— Your goal —
Reproduce the section of the listing that begins at the line containing "SIPHON_LENGTH, SIPHON_RADII, flesh)" and finishes at the line containing "from mathutils import Matrix, Vector, noise". Include both end lines and nothing beyond them.

— Source excerpt —
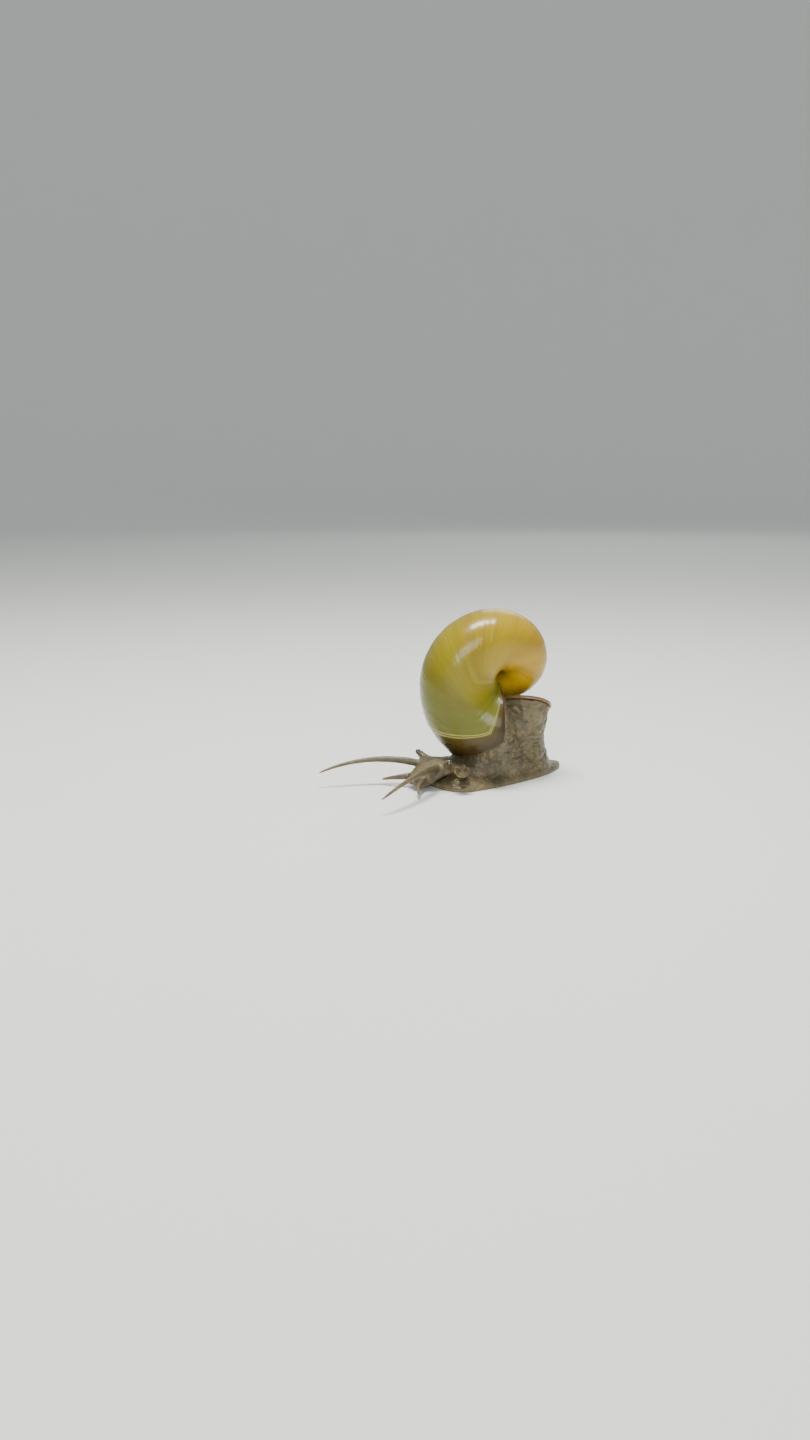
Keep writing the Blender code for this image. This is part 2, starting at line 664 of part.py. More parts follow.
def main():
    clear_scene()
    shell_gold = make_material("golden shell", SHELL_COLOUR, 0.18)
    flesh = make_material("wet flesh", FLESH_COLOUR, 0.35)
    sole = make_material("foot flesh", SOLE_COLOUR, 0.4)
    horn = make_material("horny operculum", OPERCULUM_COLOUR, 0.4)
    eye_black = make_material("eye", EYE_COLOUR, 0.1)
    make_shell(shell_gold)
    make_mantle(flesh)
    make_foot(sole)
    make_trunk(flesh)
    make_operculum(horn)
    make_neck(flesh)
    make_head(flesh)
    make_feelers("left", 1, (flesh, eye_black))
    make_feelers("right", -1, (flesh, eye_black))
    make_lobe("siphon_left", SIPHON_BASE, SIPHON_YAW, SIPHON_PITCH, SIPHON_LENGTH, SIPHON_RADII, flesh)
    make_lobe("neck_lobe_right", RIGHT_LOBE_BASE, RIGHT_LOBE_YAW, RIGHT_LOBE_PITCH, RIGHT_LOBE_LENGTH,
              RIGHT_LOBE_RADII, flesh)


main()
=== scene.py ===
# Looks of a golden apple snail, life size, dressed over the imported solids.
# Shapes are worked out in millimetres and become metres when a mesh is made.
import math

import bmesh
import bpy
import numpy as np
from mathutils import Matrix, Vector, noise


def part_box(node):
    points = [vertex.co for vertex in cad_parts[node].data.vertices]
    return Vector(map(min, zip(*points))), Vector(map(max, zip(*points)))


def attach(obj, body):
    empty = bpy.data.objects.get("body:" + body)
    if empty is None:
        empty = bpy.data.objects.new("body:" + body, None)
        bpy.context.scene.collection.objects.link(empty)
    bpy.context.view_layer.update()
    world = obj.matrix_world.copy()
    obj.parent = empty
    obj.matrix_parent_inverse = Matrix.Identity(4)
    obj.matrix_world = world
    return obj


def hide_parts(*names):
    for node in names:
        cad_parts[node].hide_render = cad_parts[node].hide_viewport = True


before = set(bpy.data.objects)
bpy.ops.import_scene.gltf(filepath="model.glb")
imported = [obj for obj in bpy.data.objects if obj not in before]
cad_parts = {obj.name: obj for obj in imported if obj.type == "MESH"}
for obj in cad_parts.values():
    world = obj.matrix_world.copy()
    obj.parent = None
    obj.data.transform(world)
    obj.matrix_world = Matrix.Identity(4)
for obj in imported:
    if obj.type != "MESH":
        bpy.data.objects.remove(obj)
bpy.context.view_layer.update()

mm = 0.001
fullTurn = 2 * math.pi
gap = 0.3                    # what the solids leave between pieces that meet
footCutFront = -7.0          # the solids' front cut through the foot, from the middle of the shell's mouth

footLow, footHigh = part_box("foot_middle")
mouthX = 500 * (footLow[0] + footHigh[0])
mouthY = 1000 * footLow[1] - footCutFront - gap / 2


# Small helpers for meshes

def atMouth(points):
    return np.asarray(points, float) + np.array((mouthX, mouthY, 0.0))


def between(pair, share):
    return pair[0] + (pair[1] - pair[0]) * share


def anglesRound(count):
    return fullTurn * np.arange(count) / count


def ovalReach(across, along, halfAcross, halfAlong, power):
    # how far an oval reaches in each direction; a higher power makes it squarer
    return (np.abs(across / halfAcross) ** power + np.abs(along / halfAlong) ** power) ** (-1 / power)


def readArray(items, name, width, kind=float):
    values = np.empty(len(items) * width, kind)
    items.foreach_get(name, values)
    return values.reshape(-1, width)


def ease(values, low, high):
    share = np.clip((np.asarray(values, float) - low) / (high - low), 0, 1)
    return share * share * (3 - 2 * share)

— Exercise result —
    make_lobe("siphon_left", SIPHON_BASE, SIPHON_YAW, SIPHON_PITCH, SIPHON_LENGTH, SIPHON_RADII, flesh)
    make_lobe("neck_lobe_right", RIGHT_LOBE_BASE, RIGHT_LOBE_YAW, RIGHT_LOBE_PITCH, RIGHT_LOBE_LENGTH,
              RIGHT_LOBE_RADII, flesh)


main()
=== scene.py ===
# Looks of a golden apple snail, life size, dressed over the imported solids.
# Shapes are worked out in millimetres and become metres when a mesh is made.
import math

import bmesh
import bpy
import numpy as np
from mathutils import Matrix, Vector, noise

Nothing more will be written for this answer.